If I have left anything off the lists, please feel free to leave a comment and I will add.


  1. Anisa on February 11, 2010 at 4:53 pm

    Also – consider hiring an intern midwife! She’s fully trained, just needs to catch babies under supervision until she’s certfied. She’s usually less expensive then her fully certified counter parts, AND she will come with a certified midwife to the prenatals and birth, so it’s like two midwives for LESS than the price of one!

  2. Rachel on May 2, 2010 at 7:14 pm

    I want to second bartering and payment plans; also ask about sliding scales. Even if the care provider, CBE, or doula you want to hire doesn’t mention it, most are very open to helping families have the birth and support that they desire to have. As a doula I’m more than willing to barter, make a payment plan or consider lowering my fee for someone who truly doesn’t have the resources. But please, please, please follow through with your end of the deal, whether it be goods/services or payment following services rendered. Those few who decide not to finish their payment plan ruin it for so many others.

  3. Ashley Fuller on May 28, 2010 at 11:45 am

    If you’re planning on getting pregnant next year, think about setting up your or your partner’s FSA account (if it’s offered through one of your jobs).
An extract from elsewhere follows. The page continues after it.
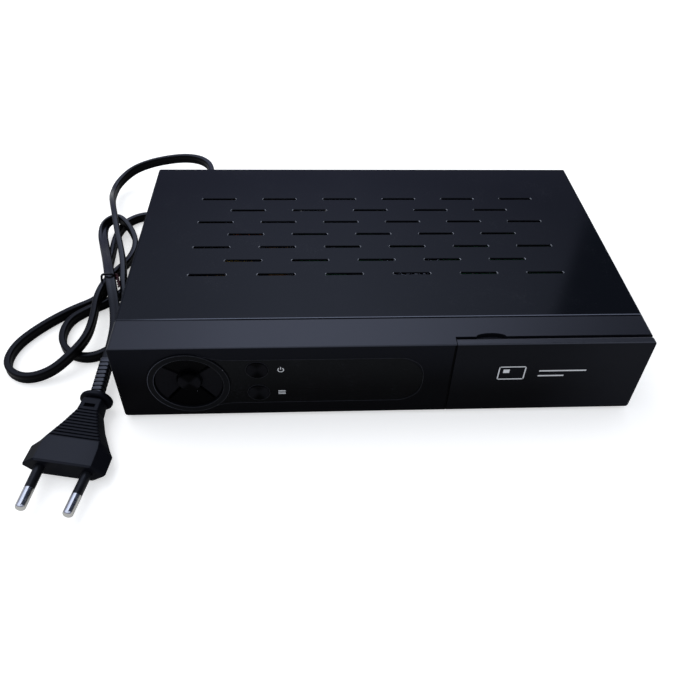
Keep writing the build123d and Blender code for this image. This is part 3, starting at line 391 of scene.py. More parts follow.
def build_copper_tracks():
    """A drilled circuit board: lacquered tracks, and tinned pads in a loose grid."""
    tree, given, out = new_group("copper_tracks", [("Board", COLOUR, BLACK), ("Track", COLOUR, BLACK),
                                                   ("Pad", COLOUR, BLACK), ("Pitch", FLOAT, 2.54)],
                                 [("Colour", COLOUR), ("Pads", FLOAT), ("Height", FLOAT)])
    scale = maths(tree, "DIVIDE", METRE, given["Pitch"])
    grid = cells(tree, times(tree, scale, 0.6), 0.35, distance="CHEBYCHEV", feature="F1")
    paths = cells(tree, times(tree, scale, 0.3), distance="MANHATTAN", feature="F2")
    tracks = maths(tree, "LESS_THAN", maths(tree, "PINGPONG", paths["Distance"], 0.16), 0.07)
    pads = times(tree, maths(tree, "LESS_THAN", grid["Distance"], 0.2),
                 maths(tree, "LESS_THAN", drawn(tree, grid["Color"])["Red"], 0.35))
    colour = blended(tree, tracks, given["Board"], given["Track"])
    feed(tree, out["Colour"], blended(tree, pads, colour, given["Pad"]))
    feed(tree, out["Pads"], pads)
    feed(tree, out["Height"], maths(tree, "ADD", times(tree, tracks, 0.4), pads))
    return tree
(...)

It pulls money out of your paychecks starting at the beginning of the year, pre-tax, and puts it into an account that you can use to get reimbursed for medical expenses. Our pamphlet said that the average savings from having money set aside pre-tax was $17 out of every $100 set aside.
    Add up how much your hospital and doctor bill will cost you after insurance. Then compare that to how much an alternative provider or doula will cost. My midwife seems expensive since we’re paying her up front, but the total cost is almost identical to what we paid for my daughter’s hospital birth once you add all the bills together. Sometimes a little perspective goes a long way!

  4. Liz Baer on May 28, 2010 at 11:54 am

    This is a great article. With my fourth (and last!) baby, I was able to make payments until my tax return came, at which point I paid the balance.

  5. Maegan on May 28, 2010 at 11:59 am

    Many insurance companies have a reimbursement process for providers or types of care outside of the “allowed” people/places/things covered. If I paid the cost out of pocket, I just had to submit a claim to my insurance carrier and I was reimbursed 60%. Which is still A LOT better than paying the full cost! And somethings they paid 60% of the “negotiated” cost. If you’ve ever looked at your statement from the insurance company and it has the “cost” and “covered” cost or whatever…Your doc charged $100, but the insurance negotiated it down to $80…You don’t pay the overage, but the doctor was paid $80 for their services instead of $100. If you submit a claim, there is often still a negotiated cost limit, I think of the $500 or so I submitted to my insurance provider $450 was the max they would have paid for that type of procedure anyway…so I got 60% of $450 back. It can be a little confusing…but worth looking in to. I think I ended up having paid about $250 “out of pocket” after all the reimbursing process was said & done. That was for a doctor out of my network who had to “okay” my VBAC.

  6. Racheal on May 28, 2010 at 12:08 pm

    INCOME TAX RETURN! How many people take that money & go buy a bigger tv, or new video game system or something of the like… well, in the bank it will be there when you need it later in the year. Unless you have an ‘uh oh’ baby then somewhere between planning & birth there will be an income tax return & people usually have a general idea of how much it will be. So even if it isn’t enough to cover the whole thing, put it in the bank & use other methods to add to it. Also, figure if it is in the bank for many months & getting a good interest rate that can easily be 30 or 40 dollars more added to the till.

  7. Mama on May 29, 2010 at 6:54 am

    I was able to get a ‘student’ doula for my first birth. It was free, she had all of her training, just needed births to get her technical certification. My Bradley instructor gave me her information, and she did great. I considered hiring another student for this birth… but I loved my doula (who is now incredible and is booked solid if you try to book past 3 months pregnant.)